The couple eventually shifted to the roof of a nearby hut. The family reunited on the road the next day after the children spent a harrowing night avoiding snakes that had sought higher ground, too. They drank rainwater until rescuers arrived a day or two later with bottled water, food and other supplies.

The ordeal took a severe toll on Ms. Khatun’s husband, whose health soon deteriorated. To pay for his treatment and the cost of rebuilding their hut, the family borrowed money from a loan shark. In return, Ms. Khatun and her three older children, then 10, 12 and 15, promised to work for seven months in a nearby brickmaking factory. She later sold her 11- and 13-year-old children to the owner of another brick factory, this one in Dhaka, for $450 to pay more debts. Her husband died four years after the storm.

In an interview, one of her sons, Mamun Sardar, now 14, said he worked from dawn to dusk carrying newly made bricks to the factory oven.

He said he missed his mother, “but she lives far away.”

Impossible Hopes

Discussions about the effects of climate change in the Ganges Delta often become community events. In the village of Choto Jaliakhali, where Ms. Khatun lives, dozens of people said they could see that the river was rising. Several said they had been impoverished by erosion, which has cost many villagers their land.  Muhammad Moktar Ali said he could not think about the next storm because all he had in the world was his hut and village. “We don’t know how to support ourselves if we lost this,” he said, gesturing to his gathered neighbors. “It is God who will help us survive.”

Surveys show that residents of the delta do not want to migrate, Dr. Rahman said. Moving to slums in already crowded cities is their least preferred option.

But cities have become the center of Bangladesh’s textile industry, which is now the source of 80 percent of the country’s exports, 45 percent of its industrial employment and 15 percent of its gross domestic product.

PHOTOGRAPHS

Rising Seas

Some areas of the globe are especially vulnerable to rising sea levels and inhabitants are being forced to make stark changes in their lives.

In the weeks after the storm, the women of Dakope found firewood by wading into the raging river and pushing their toes into the muddy bottom. They walked hours to buy drinking water. After rebuilding the village’s berm and their own hut, Shirin Aktar and her husband, Bablu Gazi, managed to get just enough of a harvest to survive from their land, which has become increasingly infertile from salt water. Some plots that once sustained three harvests can now support just one; others are entirely barren.

After two hungry years, the couple gave up on farming and moved to Chittagong, Bangladesh’s second-largest city, leaving their two children behind with Mr. Gazi’s mother.

Mr. Gazi found work immediately as a day laborer, mostly digging foundations. Ms. Aktar searched for a job as a seamstress, but headaches and other slum-induced health problems have so incapacitated her that the couple are desperate to return to Dakope.

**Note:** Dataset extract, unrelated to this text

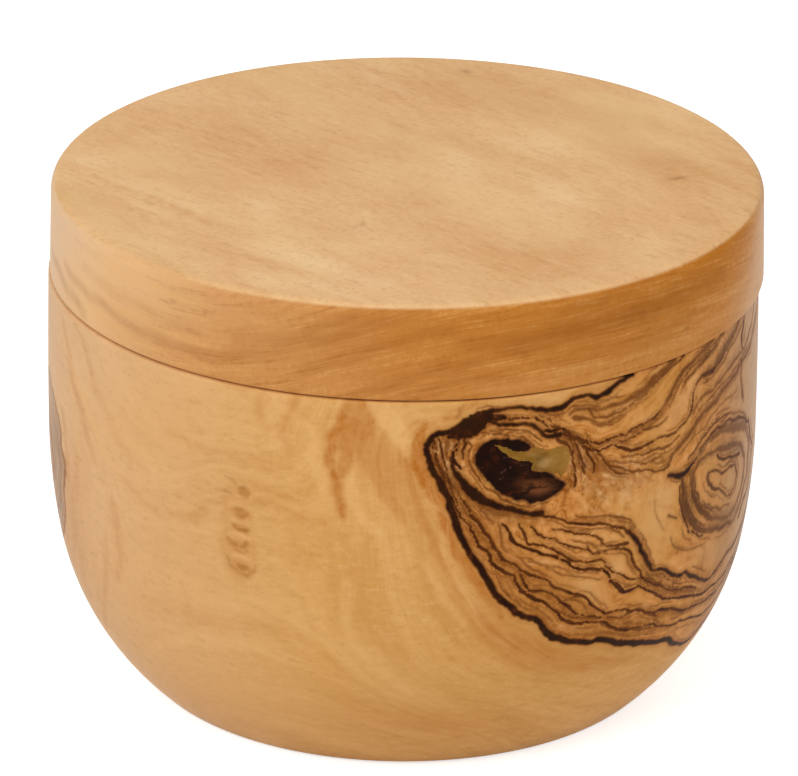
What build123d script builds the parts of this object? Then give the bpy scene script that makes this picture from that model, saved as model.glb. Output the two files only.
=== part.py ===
from build123d import *
import os
from math import asin, cos, radians, sin, sqrt

# Salt box: a turned wooden bowl, and a flat lid that swings sideways on an upright pin.
# Millimetres. +Z is up, the base stands on z = 0 and the bowl turns about the Z axis.
# The pin is at the back (+Y) and the magnets that keep the lid closed are at the front (-Y).

# ---- bowl, outside ----
bowl_height = 59.8
rim_radius = 50.0
belly_bulge = 0.25              # how far the belly stands outside the rim
belly_height = 37.6             # height of the widest place
flank_arc_radius = 91.8         # first arc below the belly
flank_drop = 15.4               # height that the flank arc takes up
base_corner_radius = 36.8       # where the heel arc would meet the table
base_edge_round = 1.5
rim_edge_round = 0.25

# ---- bowl, inside ----
wall = 10.5                     # at the rim
floor_thickness = 10.0
cavity_corner_radius = 18.0
mouth_round = 0.8

# ---- lid ----
lid_thickness = 13.3
lid_overhang = 0.25             # lower edge of the lid beyond the rim's radius
lid_taper = 0.3                 # the top is this much smaller in radius than the lower edge
lid_edge_round = 1.6
lid_lower_round = 0.25
lid_offset_x = 0.44             # the hand-fitted disc stands this far off the bowl's axis
lid_offset_y = 0.4
seam_gap = 0.25                 # thickness of the slip washer, and the gap all round

# ---- pin and bush ----
pin_radius = 2.5
pin_length = 28.0
pin_end_chamfer = 0.3
groove_depth = 0.45
groove_width = 1.4
groove_below_top = 1.6          # from the pin's top to the middle of the groove
running_clearance = 0.05        # radial, pin to bush
bead_side_clearance = 0.2       # along the axis, bead to groove wall
bush_wall = 1.45
lid_roof = 4.5                  # wood left above the bush
pin_end_clearance = 0.5         # from the pin's top to that wood
washer_ring_width = 1.75
washer_clearance = 0.15         # radial, pin to washer

# ---- magnets ----
magnet_radius = 4.0
magnet_thickness = 3.0
magnet_chamfer = 0.2

# ---- resin in the knot hole ----
knot_azimuth = 20.5             # degrees from the front towards +X
knot_below_rim = 9.6            # middle of the hole
knot_fill_depth = 4.0
# outline of the hole as seen from outside: right and up from its middle
knot_outline = [
    (-5.5, 3.2), (-2.6, 1.9), (-0.4, 1.5), (0.4, 2.2), (2.2, 1.4), (5.1, 1.4), (5.2, -1.4),
    (4.2, -2.9), (2.7, -1.9), (-0.1, -1.3), (0.1, -0.2), (-2.2, 0.5), (-4.4, 2.0),
]

# ---- worked out from the sizes above ----
belly_radius = rim_radius + belly_bulge
cavity_radius = rim_radius - wall
pivot_radius = rim_radius - wall / 2        # pin and magnets stand mid-wall
lid_bottom = bowl_height + seam_gap
bush_radius = pin_radius + running_clearance + bush_wall
bush_length = lid_thickness - lid_roof
pin_top = lid_bottom + bush_length - pin_end_clearance
magnet_proud = seam_gap / 2                 # the two magnets meet in the middle of the seam
magnet_pocket_depth = magnet_thickness - magnet_proud
knot_height = bowl_height - knot_below_rim


def cylinder(radius, low, high, y):
    """Upright cylinder from z = low to z = high, with its axis at (0, y)."""
    return Pos(0, y, low) * Cylinder(radius, high - low, align=(Align.CENTER, Align.CENTER, Align.MIN))


def edges_at(solid, z, radius):
    """Round edges of the solid at height z with that radius."""
    circles = solid.edges().filter_by(GeomType.CIRCLE)
    return [e for e in circles if abs(e.center().Z - z) < 1e-4 and abs(e.radius - radius) < 1e-4]


def bowl_form():
    """The turned outside of the bowl, still full inside."""
    turn = asin(flank_drop / flank_arc_radius)
    flank_end = (belly_radius - flank_arc_radius * (1 - cos(turn)), belly_height - flank_drop)
    flank_mid = (
        belly_radius - flank_arc_radius * (1 - cos(turn / 2)),
        belly_height - flank_arc_radius * sin(turn / 2),
    )
    # the barrel arc stands upright at the belly and ends at the rim
    rise = bowl_height - belly_height
    barrel_arc_radius = (rise * rise + belly_bulge * belly_bulge) / (2 * belly_bulge)
    barrel_mid = (
        belly_radius - barrel_arc_radius + sqrt(barrel_arc_radius**2 - (rise / 2) ** 2),
        belly_height + rise / 2,
    )
    with BuildSketch(Plane.XZ) as half:
        with BuildLine():
            ThreePointArc((rim_radius, bowl_height), barrel_mid, (belly_radius, belly_height))
            ThreePointArc((belly_radius, belly_height), flank_mid, flank_end)
            TangentArc(flank_end, (base_corner_radius, 0), tangent=(-sin(turn), -cos(turn)))
            Polyline((base_corner_radius, 0), (0, 0), (0, bowl_height), (rim_radius, bowl_height))
        make_face()
    form = revolve(half.sketch, Axis.Z)
    form = fillet(edges_at(form, 0, base_corner_radius), base_edge_round)
    return fillet(edges_at(form, bowl_height, rim_radius), rim_edge_round)


def cavity():
    """The round salt hollow, open at the rim."""
    space = cylinder(cavity_radius, floor_thickness, bowl_height, 0)
    return fillet(edges_at(space, floor_thickness, cavity_radius), cavity_corner_radius)


def knot_prism():
    """The knot hole, cut straight in from the side and reaching past the outside."""
    azimuth = radians(knot_azimuth)
    outward = Vector(sin(azimuth), -cos(azimuth), 0)
    back = outward * (rim_radius - knot_fill_depth) + Vector(0, 0, knot_height)
    right = Vector(cos(azimuth), sin(azimuth), 0)
    with BuildSketch(Plane(origin=back, x_dir=right, z_dir=outward)) as outline:
        with BuildLine():
            Polyline(*knot_outline, close=True)
        make_face()
    return extrude(outline.sketch, knot_fill_depth + 2 * belly_bulge + base_edge_round)


def make_bowl():
    body = bowl_form() - cavity()
    body = fillet(edges_at(body, bowl_height, cavity_radius), mouth_round)
    body -= cylinder(pin_radius, pin_top - pin_length, bowl_height, pivot_radius)
    body -= cylinder(magnet_radius, bowl_height - magnet_pocket_depth, bowl_height, -pivot_radius)
    return body - knot_prism()


def make_knot_fill():
    return bowl_form() & knot_prism()


def make_lid():
    bottom_radius = rim_radius + lid_overhang
    top_radius = bottom_radius - lid_taper
    disc = Pos(lid_offset_x, lid_offset_y, lid_bottom) * Cone(
        bottom_radius, top_radius, lid_thickness, align=(Align.CENTER, Align.CENTER, Align.MIN)
    )
    disc = fillet(edges_at(disc, lid_bottom + lid_thickness, top_radius), lid_edge_round)
    disc = fillet(edges_at(disc, lid_bottom, bottom_radius), lid_lower_round)
    disc -= cylinder(bush_radius, lid_bottom, lid_bottom + bush_length, pivot_radius)
    return disc - cylinder(magnet_radius, lid_bottom, lid_bottom + magnet_pocket_depth, -pivot_radius)


def make_pivot_pin():
    pin = cylinder(pin_radius, pin_top - pin_length, pin_top, pivot_radius)
    ends = edges_at(pin, pin_top, pin_radius) + edges_at(pin, pin_top - pin_length, pin_radius)
    pin = chamfer(ends, pin_end_chamfer)
    groove_middle = pin_top - groove_below_top
    low = groove_middle - groove_width / 2
    high = groove_middle + groove_width / 2
    ring = cylinder(2 * pin_radius, low, high, pivot_radius)
    return pin - (ring - cylinder(pin_radius - groove_depth, low, high, pivot_radius))


def make_pivot_bush():
    top = lid_bottom + bush_length
    bead_middle = pin_top - groove_below_top
    bead_half = groove_width / 2 - bead_side_clearance
    bore_radius = pin_radius + running_clearance
    bead_radius = bore_radius - groove_depth
    sleeve = cylinder(bush_radius, lid_bottom, top, pivot_radius)
    sleeve -= cylinder(bore_radius, lid_bottom, bead_middle - bead_half, pivot_radius)
    sleeve -= cylinder(bead_radius, bead_middle - bead_half, bead_middle + bead_half, pivot_radius)
    return sleeve - cylinder(bore_radius, bead_middle + bead_half, top, pivot_radius)


def make_pivot_washer():
    inner = pin_radius + washer_clearance
    ring = cylinder(inner + washer_ring_width, bowl_height, lid_bottom, pivot_radius)
    return ring - cylinder(inner, bowl_height, lid_bottom, pivot_radius)


def make_magnet(low):
    disc = cylinder(magnet_radius, low, low + magnet_thickness, -pivot_radius)
    return chamfer(edges_at(disc, low, magnet_radius) + edges_at(disc, low + magnet_thickness, magnet_radius),
                   magnet_chamfer)


nodes = {
    "bowl": make_bowl(),
    "knot_fill": make_knot_fill(),
    "lid": make_lid(),
    "pivot_pin": make_pivot_pin(),
    "pivot_bush": make_pivot_bush(),
    "pivot_washer": make_pivot_washer(),
    "bowl_magnet": make_magnet(bowl_height - magnet_pocket_depth),
    "lid_magnet": make_magnet(lid_bottom - magnet_proud),
}

os.makedirs("parts", exist_ok=True)
for name, shape in nodes.items():
    export_step(shape, f"parts/{name}.step")
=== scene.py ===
from math import asin, atan2, cos, degrees, pi, radians, sin, sqrt

import bpy
import numpy as np
from mathutils import Matrix, Vector, kdtree


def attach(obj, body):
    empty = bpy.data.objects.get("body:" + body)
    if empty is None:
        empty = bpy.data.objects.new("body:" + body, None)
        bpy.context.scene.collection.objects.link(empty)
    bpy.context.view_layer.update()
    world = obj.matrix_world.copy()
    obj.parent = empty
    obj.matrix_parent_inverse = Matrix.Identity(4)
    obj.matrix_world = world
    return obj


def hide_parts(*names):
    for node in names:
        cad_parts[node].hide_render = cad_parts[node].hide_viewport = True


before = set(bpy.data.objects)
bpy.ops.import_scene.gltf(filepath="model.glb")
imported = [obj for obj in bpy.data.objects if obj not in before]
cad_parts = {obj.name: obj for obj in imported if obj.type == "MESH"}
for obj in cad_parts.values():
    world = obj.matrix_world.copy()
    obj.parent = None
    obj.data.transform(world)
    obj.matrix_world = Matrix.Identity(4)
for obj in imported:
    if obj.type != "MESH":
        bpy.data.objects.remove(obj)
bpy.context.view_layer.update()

# Salt box: a turned bowl with dark figure, and a plain lid that swings aside on a pin.
# Sizes are in millimetres; MM turns them into metres.
# Azimuths are degrees round the box from the front (-Y) towards +X.
MM = 0.001

# ---- turned sizes ----
BOWL_HEIGHT = 59.8
RIM_RADIUS = 50.0
BELLY_BULGE = 0.25
BELLY_HEIGHT = 37.6
FLANK_ARC_RADIUS = 91.8
FLANK_DROP = 15.4
BASE_CORNER_RADIUS = 36.8
BASE_EDGE_ROUND = 1.5
RIM_EDGE_ROUND = 0.25
CAVITY_RADIUS = 39.5
CAVITY_FLOOR = 10.0
CAVITY_CORNER_RADIUS = 18.0
MOUTH_ROUND = 0.8

LID_BOTTOM = 60.05
LID_TOP = 73.35
LID_BOTTOM_RADIUS = 50.25
LID_TOP_RADIUS = 49.95
LID_EDGE_ROUND = 1.6
LID_LOWER_ROUND = 0.25
LID_X = 0.44
LID_Y = 0.4

PIVOT_RADIUS = 44.75
PIN_BORE = 2.5
PIN_BORE_BOTTOM = 40.35
BUSH_BORE = 4.0
BUSH_BORE_TOP = 68.85
MAGNET_POCKET = 4.0
MAGNET_POCKET_DEPTH = 2.875

KNOT_AZIMUTH = 20.5
KNOT_HEIGHT = 50.2
KNOT_FILL_DEPTH = 4.0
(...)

“I don’t want to stay here for too long,” Mr. Gazi said. “If we can save some money, then we’ll go back. I’ll work on a piece of land and try to make it fertile again.”

But the chances of finding fertile land in his home village, where the salty rivers have eaten away acre upon acre, are almost zero.

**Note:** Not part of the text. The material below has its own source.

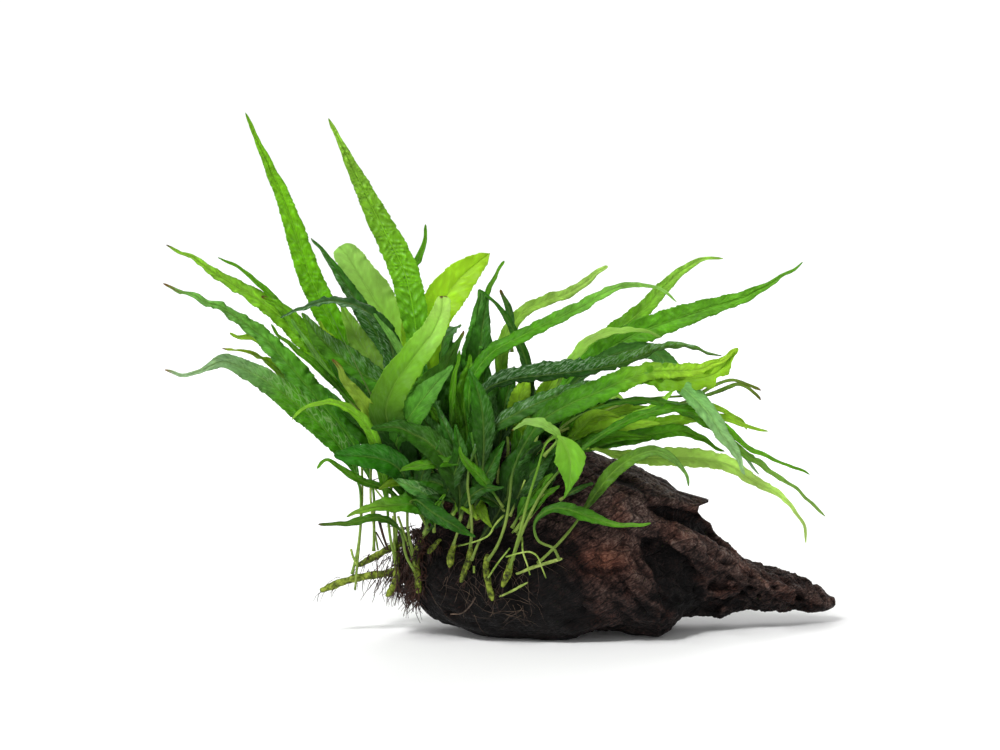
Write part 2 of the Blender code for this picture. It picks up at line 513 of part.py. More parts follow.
def frond_line(frond, start, stem_ahead, radius, lean_middle, lean_tip):
    """The frond's middle line from the skin of its stem to its tip, leaned back by millimetres."""
    places = []
    last = len(frond.route) - 1
    for i, (right, up, back) in enumerate(frond.route):
        share = i / last
        lean = lean_middle * math.sin(math.pi * share) + lean_tip * share
        places.append(seen(right, up, back + lean))
    leave = places[0] - start
    leave -= stem_ahead * leave.dot(stem_ahead)
    base = start + leave.normalized() * (radius * (1 + STEM_KNOB) + GAP)
    fine = smooth_line([base, *places], lambda a, b: FROND_RUN_POINTS)
    return fine, lengths_along(fine)


def station_shares(frond, length):
    """Where the rings stand: few along the stalk, most on the blade, close at the tip."""
    stalk = min(frond.stalk * MM / length, STALK_LONGEST)
    on_blade = FROND_STATIONS - STALK_RINGS
    shares = [stalk * i / STALK_RINGS for i in range(STALK_RINGS)]
    for i in range(on_blade):
        t = i / on_blade
        shares.append(stalk + (1 - stalk) * (t + TIP_CROWDING * math.sin(math.pi * t) * t))
    return shares


def frond_rings(frond, fine, lengths, grow):
    """Rings of four points (one edge, top, other edge, underside) and the tip."""
    length = lengths[-1]
    to_viewer = -LOOK
    tilt = math.radians(frond.face)
    facing = to_viewer * math.cos(tilt) + Vector((0.0, 0.0, 1.0)) * math.sin(tilt)
    fold = math.radians(frond.fold)
    rings = []
    for share in station_shares(frond, length):
        here = point_at(fine, lengths, share * length)
        back = point_at(fine, lengths, max(0.0, share - AHEAD) * length)
        on = point_at(fine, lengths, min(1.0, share + AHEAD) * length)
        ahead = (on - back).normalized()
        normal = (facing - ahead * facing.dot(ahead)).normalized()
        across = ahead.cross(normal)
        half = half_width(frond, share, length) + grow * MM
        blade = min(1.0, (half / MM - STALK_THICKNESS / 2) / BLADE_FULL_AT)
        thick = STALK_THICKNESS + (BLADE_THICKNESS - STALK_THICKNESS) * max(0.0, blade)
        thick = thick * MM / 2 + grow * MM
        reach = across * half * math.cos(fold * blade)
        rise = normal * half * math.sin(fold * max(0.0, blade))
        rings.append([here - reach + rise, here + normal * thick * TOP_SIDE,
                      here + reach + rise, here - normal * thick * UNDER_SIDE])
    return rings, fine[-1]


def frond_bmesh(rings, tip):
    bm = bmesh.new()
    made = [[bm.verts.new(point) for point in ring] for ring in rings]
    for ring, following in zip(made, made[1:]):
        for i in range(4):
            j = (i + 1) % 4
            bm.faces.new((ring[i], ring[j], following[j], following[i]))
    bm.faces.new(made[0])
    end = bm.verts.new(tip)
    for i in range(4):
        bm.faces.new((made[-1][i], made[-1][(i + 1) % 4], end))
    bmesh.ops.triangulate(bm, faces=bm.faces)
    return bm


def leans_by_size():
    pairs = [(middle, tip) for middle in LEANS for tip in LEANS]
    return sorted(pairs, key=lambda pair: (abs(pair[0]) + abs(pair[1]), pair))


def make_frond(frond, stem_line, radius, standing):
    """A frond that leans by as little as clears every piece already standing."""
    place = frond.along * (len(stem_line) - 1)
    before = min(int(place), len(stem_line) - 2)
    start = stem_line[before].lerp(stem_line[before + 1], place - before)
    stem_ahead = (stem_line[before + 1] - stem_line[before]).normalized()
    for lean_middle, lean_tip in leans_by_size():
        fine, lengths = frond_line(frond, start, stem_ahead, radius, lean_middle, lean_tip)
        swollen = frond_bmesh(*frond_rings(frond, fine, lengths, CLEARANCE))
        swollen_tree = BVHTree.FromBMesh(swollen)
        swollen.free()
        thin = frond_bmesh(*frond_rings(frond, fine, lengths, 0.0))
        thin_tree = BVHTree.FromBMesh(thin)
        own_stem, others = standing[frond.stem], standing.items()
        clear = not thin_tree.overlap(own_stem)
        clear = clear and not any(swollen_tree.overlap(tree) for name, tree in others
                                  if name != frond.stem)
        if clear:
            return add_object(frond.name, thin, frond.finish)
        thin.free()
    raise ValueError(frond.name + " has no room")


def make_roots():
    """The mat of hair roots: a lump whose underside is drawn out into hanging points."""
    bm = bmesh.new()
    sides = ROOTS_TIPS * 2
    middle = seen(*ROOTS_MIDDLE)
    wide, deep = (half * MM for half in ROOTS_HALF)
    rings = []
    for height, at_tip, between in ROOTS_RINGS:
        ring = []
        for k in range(sides):
            turn = 2 * math.pi * k / sides
            share = at_tip if k % 2 else between
            out = Vector((math.cos(turn) * wide * share, math.sin(turn) * deep * share,
                          height * MM))
            ring.append(bm.verts.new(middle + out))
        rings.append(ring)
    shortest, longest = ROOTS_HANG
    for k in range(1, sides, 2):
        vertex = rings[-1][k]
        share = abs(math.sin(ROOTS_UNEVENNESS * k))
        vertex.co.z = middle.z - MM * (shortest + (longest - shortest) * share)
    for ring, following in zip(rings, rings[1:]):
        for i in range(sides):
            j = (i + 1) % sides
            bm.faces.new((ring[i], ring[j], following[j], following[i]))
    cap_heights = (ROOTS_RINGS[0][0] + ROOTS_CAPS[0], ROOTS_RINGS[-1][0] + ROOTS_CAPS[1])
    for ring, height in zip((rings[0], rings[-1]), cap_heights):
        pole = bm.verts.new(middle + Vector((0.0, 0.0, height * MM)))
        for i in range(sides):
            bm.faces.new((ring[i], ring[(i + 1) % sides], pole))
    bmesh.ops.triangulate(bm, faces=bm.faces)
    return add_object("hair_roots", bm, "roots")


def main():
    clear_scene()
    wood = make_wood()
    wood_tree = tree_of(wood)
    standing = {"driftwood": wood_tree}
    stems = {}
    for stem in STEMS:
        obj, line = make_stem(stem, wood_tree)
        standing[stem.name] = tree_of(obj)
        stems[stem.name] = (line, stem.radius * MM)
    roots = make_roots()
    standing["hair_roots"] = tree_of(roots)
    for frond in FRONDS:
        line, radius = stems[frond.stem]
        standing[frond.name] = tree_of(make_frond(frond, line, radius, standing))


main()
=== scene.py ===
"""Java fern on driftwood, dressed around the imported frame.

Metres, +Z up, -Y towards the viewer. The wood, each creeping stem and each frond take the place of
their plain solids; short leaves, loose stalks and hair roots are added beside them.
"""

import json
import logging
import math
from collections.abc import Iterator
from contextlib import contextmanager
from dataclasses import dataclass, field
from enum import Enum
from functools import cache, partial

import bmesh
import bpy
import numpy as np
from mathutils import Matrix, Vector, noise
from mathutils.bvhtree import BVHTree


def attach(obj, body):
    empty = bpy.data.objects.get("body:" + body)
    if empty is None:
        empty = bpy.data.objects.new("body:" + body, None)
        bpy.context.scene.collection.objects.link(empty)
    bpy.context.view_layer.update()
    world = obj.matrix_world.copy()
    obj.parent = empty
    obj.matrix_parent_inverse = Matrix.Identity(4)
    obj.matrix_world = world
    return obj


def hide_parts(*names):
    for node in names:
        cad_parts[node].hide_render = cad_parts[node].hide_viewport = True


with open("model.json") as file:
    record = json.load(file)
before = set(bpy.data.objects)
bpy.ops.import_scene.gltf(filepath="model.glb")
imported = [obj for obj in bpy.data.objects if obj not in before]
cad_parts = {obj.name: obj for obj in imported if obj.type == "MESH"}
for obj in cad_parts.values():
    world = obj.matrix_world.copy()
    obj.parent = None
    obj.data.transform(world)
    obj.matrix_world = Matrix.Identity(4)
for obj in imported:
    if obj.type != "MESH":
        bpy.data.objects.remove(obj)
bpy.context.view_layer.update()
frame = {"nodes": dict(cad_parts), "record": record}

MM = 0.001
MERGE = 1e-6
BODY = "root"
LOG = logging.getLogger("java_fern")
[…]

Dozens of people gathered in the narrow mud alley outside Mr. Gazi’s room as he spoke. Some told similar stories of storms, loss and hope, and many nodded as Mr. Gazi spoke of his dreams of returning to his doomed village.

“All of us came here because of erosions and cyclones,” said Noakhali, a hollow-eyed 30-year-old with a single name who was wearing the traditional skirt of the delta. “Not one of us actually wants to live here.”